_WHAT TO PRODUCE_. Copy out each line of the material below with no changes.

***** DATASET SECTION *****

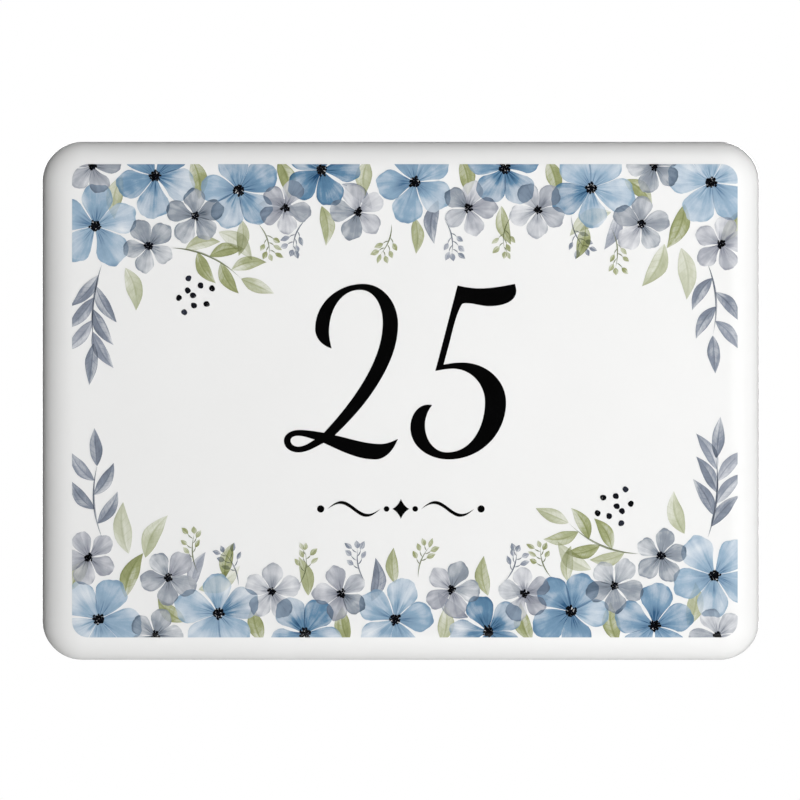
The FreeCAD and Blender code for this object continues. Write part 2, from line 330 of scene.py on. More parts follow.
# spacing of the specks, share of the places that have one, largest radius
GROUND_PEPPER = (0.5, 0.4, 0.20)
GROUND_DROPS = (3.4, 0.12, 0.45)

# Stage, lamps and camera, in metres
FLOOR_DROP = 0.35           # from the middle of the plaque down to the floor
FLOOR_REACH = 1.3
FLOOR_TONE = colour("f0f0ef")
FLOOR_TONE_DEEP = colour("ebebea")
FLOOR_PALENESS = 0.85
FLOOR_CLOUD = 60.0          # millimetres
ROOM_TONE = (0.045, 0.045, 0.046, 1.0)
AT_PLAQUE = (0, 0, 0)
# The key's fill stands a little behind it and doesn't glint.
# name, place, where it points, width, height, strength, whether it glints in the enamel
LAMPS = [
    ("key_softbox", (0.56, -1.10, 0.50), AT_PLAQUE, 0.84, 1.8, 3.6, True),
    ("key_fill", (0.57, -1.13, 0.52), AT_PLAQUE, 0.84, 1.8, 6.1, False),
    ("top_fill", (0.0, -0.90, 1.10), AT_PLAQUE, 0.6, 0.6, 3.1, False),
    ("low_fill", (0.26, -0.60, -0.34), (0.26, -0.60, 0), 0.6, 0.5, 5.5, False),
    ("left_rear_softbox", (-0.8, 2.8, 0.45), AT_PLAQUE, 1.0, 1.4, 14.0, True),
    ("right_rear_softbox", (0.8, 2.8, 0.45), AT_PLAQUE, 1.0, 1.4, 40.0, True),
]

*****

_THE ANSWER_.
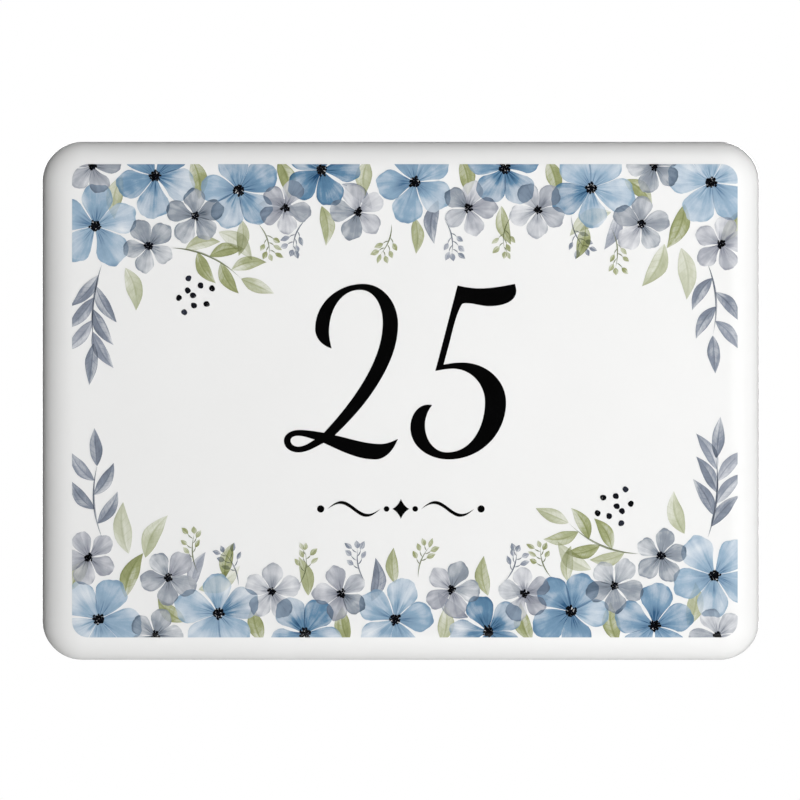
The FreeCAD and Blender code for this object continues. Write part 2, from line 330 of scene.py on. More parts follow.
# spacing of the specks, share of the places that have one, largest radius
GROUND_PEPPER = (0.5, 0.4, 0.20)
GROUND_DROPS = (3.4, 0.12, 0.45)

# Stage, lamps and camera, in metres
FLOOR_DROP = 0.35           # from the middle of the plaque down to the floor
FLOOR_REACH = 1.3
FLOOR_TONE = colour("f0f0ef")
FLOOR_TONE_DEEP = colour("ebebea")
FLOOR_PALENESS = 0.85
FLOOR_CLOUD = 60.0          # millimetres
ROOM_TONE = (0.045, 0.045, 0.046, 1.0)
AT_PLAQUE = (0, 0, 0)
# The key's fill stands a little behind it and doesn't glint.
# name, place, where it points, width, height, strength, whether it glints in the enamel
LAMPS = [
    ("key_softbox", (0.56, -1.10, 0.50), AT_PLAQUE, 0.84, 1.8, 3.6, True),
    ("key_fill", (0.57, -1.13, 0.52), AT_PLAQUE, 0.84, 1.8, 6.1, False),
    ("top_fill", (0.0, -0.90, 1.10), AT_PLAQUE, 0.6, 0.6, 3.1, False),
    ("low_fill", (0.26, -0.60, -0.34), (0.26, -0.60, 0), 0.6, 0.5, 5.5, False),
    ("left_rear_softbox", (-0.8, 2.8, 0.45), AT_PLAQUE, 1.0, 1.4, 14.0, True),
    ("right_rear_softbox", (0.8, 2.8, 0.45), AT_PLAQUE, 1.0, 1.4, 40.0, True),
]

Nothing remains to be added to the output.